### Problem to work on
Return only the lines from the top of the material through the line marked by "in (x_low, x_high)])", unaltered.

START Information supplied

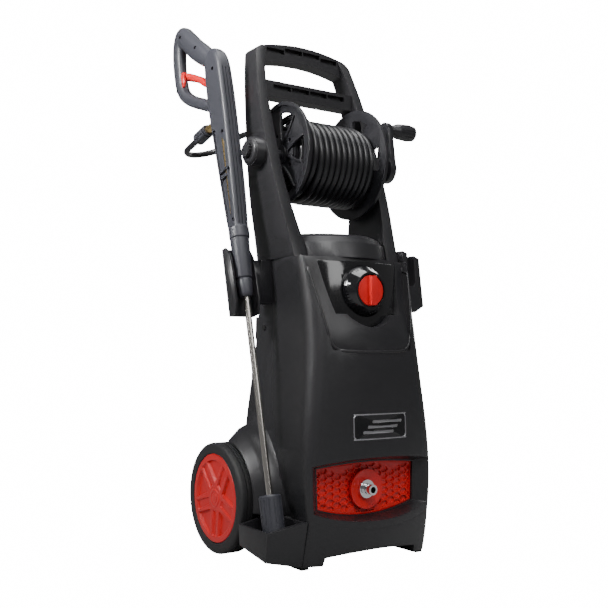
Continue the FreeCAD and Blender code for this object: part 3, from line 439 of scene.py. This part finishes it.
def swept(name, rows, steps, power):
    """Bar along a bent line in the gun's plane."""
    rows = filled_in(rows, steps)
    rings = []
    for k, (s, t, half_plane, half_x) in enumerate(rows):
        before, after = rows[max(k - 1, 0)], rows[min(k + 1, len(rows) - 1)]
        ahead = (ALONG * (after[0] - before[0]) + BACK * (after[1] - before[1])).normalized()
        rings.append(ring(by_lance(s, t), ACROSS, ACROSS.cross(ahead), half_x, half_plane, power))
    return skin(name, rings)


def lance_slab(outline, x_low, x_high):
    """Flat cutter in the gun's plane."""
    return skin("cutter", [[by_lance(s, t, x) for s, t in outline] for x in (x_low, x_high)])


def disc(place, axis, radius_mm, low_mm, high_mm, count=28):
    """Short rod along an axis through a place."""
    side = axis.orthogonal().normalized()
    rings = [ring(place + axis * (h / 1000), side, axis.cross(side), radius_mm, radius_mm, count=count)
             for h in (low_mm, high_mm)]
    return skin("disc", rings)


def gun_body():
    """Barrel, handle and collar in one, before anything is cut out of it."""
    rings = []
    for s, front, rear, half_x, power in filled_in(BARREL, 4):
        rings.append(ring(by_lance(s, (front + rear) / 2), ACROSS, BACK, half_x, (rear - front) / 2, power))
    collar = skin("collar", [ring(by_lance(s, -1), ACROSS, BACK, radius, radius) for s, radius in COLLAR])
    piece = joined("gun_body", [skin("barrel", rings), swept("handle", HANDLE, 4, 2.6), collar])
    return merged(piece, 1.1, 5)


def gun_cutters():
    """The recess in the flank, the grooves down the front and the wells of the screws."""
    cutters = []
    for low, high in RECESS_PARTS:
        steps = [low + (high - low) * k / RECESS_STEPS for k in range(RECESS_STEPS + 1)]
        front_edge = [(s, level(RECESS_FRONT, s)) for s in steps]
        back_edge = [(s, level(RECESS_BACK, s)) for s in steps[::-1]]
        cutters.append(lance_slab(front_edge + back_edge, BEYOND_FLANK_X, RECESS_FLOOR_X))
    for x in GROOVES_X:
        cutters.append(lance_slab(GROOVE, x - GROOVE_HALF, x + GROOVE_HALF))
    for s, t in SCREWS:
        cutters.append(disc(by_lance(s, t), ACROSS, *SCREW_WELL))
    return cutters


def gun():
    piece = carved(gun_body(), gun_cutters())
    smooth(piece, 50)
    dress(piece, "gun", "gun_plastic", ["gun_left_shell", "gun_right_shell"])
    heads = joined("gun_screw_heads", [disc(by_lance(s, t), ACROSS, *SCREW_HEAD) for s, t in SCREWS])
    dress(smooth(heads), "gun", "screw_black", ["gun_screws"])


def trigger():
    bar = swept("bar", TRIGGER, 5, 2.6)
    knob = disc(by_lance(852, 121), ACROSS, 8, -15.5, 15)
    pad = skin("pad", [ring(by_lance(s, t, TRIGGER_PAD_X), ACROSS, BACK, half_x, half_plane)
                       for s, t, half_x, half_plane in TRIGGER_PAD])
    piece = merged(joined("trigger_bar", [bar, knob, pad]), 0.8, 6)
    dress(smooth(piece, 60), BODY_OF["trigger"], "red_plastic", ["trigger"])


def clip():
    """The channel that holds the lance, its walls rounded off towards the front."""
    piece = refined("lance_clip", 0.8)
    carved(piece, [lance_slab(CLIP_FRONT, *CLIP_X)])
    bevelled(piece, 1.0, 3, 40)
    smooth(piece, 50)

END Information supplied

### Response
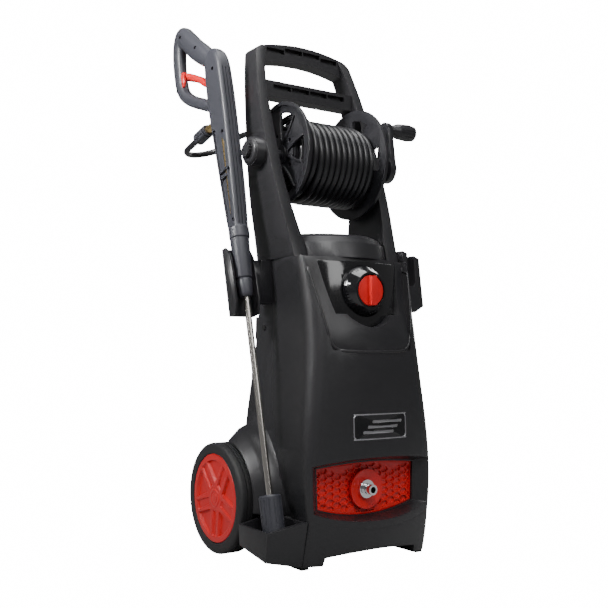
Continue the FreeCAD and Blender code for this object: part 3, from line 439 of scene.py. This part finishes it.
def swept(name, rows, steps, power):
    """Bar along a bent line in the gun's plane."""
    rows = filled_in(rows, steps)
    rings = []
    for k, (s, t, half_plane, half_x) in enumerate(rows):
        before, after = rows[max(k - 1, 0)], rows[min(k + 1, len(rows) - 1)]
        ahead = (ALONG * (after[0] - before[0]) + BACK * (after[1] - before[1])).normalized()
        rings.append(ring(by_lance(s, t), ACROSS, ACROSS.cross(ahead), half_x, half_plane, power))
    return skin(name, rings)


def lance_slab(outline, x_low, x_high):
    """Flat cutter in the gun's plane."""
    return skin("cutter", [[by_lance(s, t, x) for s, t in outline] for x in (x_low, x_high)])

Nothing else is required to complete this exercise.